Another big difference is that our graduation requirements for a degree are much higher than any US university. Our universities and institutes tend to believe that if you throw a large number of poor quality courses at the student, s/he will remember at least something out of them. With that kind of graduation requirement, the double major would invariably mean a 5-year program. Also with rigid structures like what course to do in which semester, planning a non-standard path becomes very difficult.

But, despite all these reasons, I believe that if we can start expanding our offerings, there will be demand for any high quality program. There will be enough 18-year olds even in India who may not be able to say no to their parents, but would be excited about studying what they like to study. And while the 18-year old may study two majors because of compulsion and interest, what one is likely to find at the end of those four years is that there is a significant demand for that combination in the job market. There is serious shortage of every expertise in India, and more so of people who know something about two or more disciplines.

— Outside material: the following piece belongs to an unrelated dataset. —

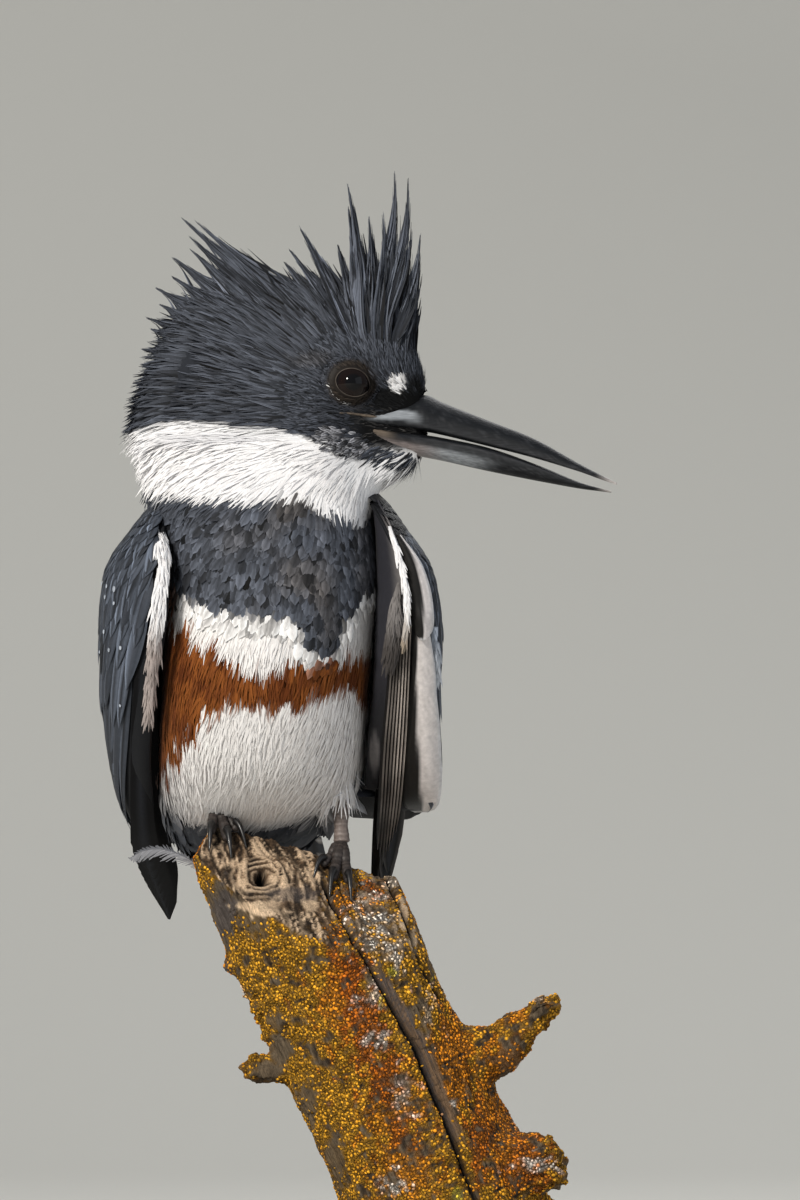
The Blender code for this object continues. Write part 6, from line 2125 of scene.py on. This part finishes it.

At IIIT-Delhi, we are seriously considering having such programs available to our future students. As a small institute, focused on IT, we may not be able to offer several options, but we certainly want to offer a program which will allow students to get IT background as well as background in something else. The something else would have to be defined carefully. We are considering "Social Sciences" as that something else. We are also thinking of "Design" as that something else. We might in future consider "Finance/Economics" as yet another option. All such programs will be designed in a way that one can complete them in four years, and there is enough CS/IT content which is typically core discipline content in a good quality BTech program, and there is enough content from the second discipline which is typically core discipline content in a good quality BA/BSc program. We rolled out one such program this year (but both disciplines are STEM disciplines - CS and Applied Maths).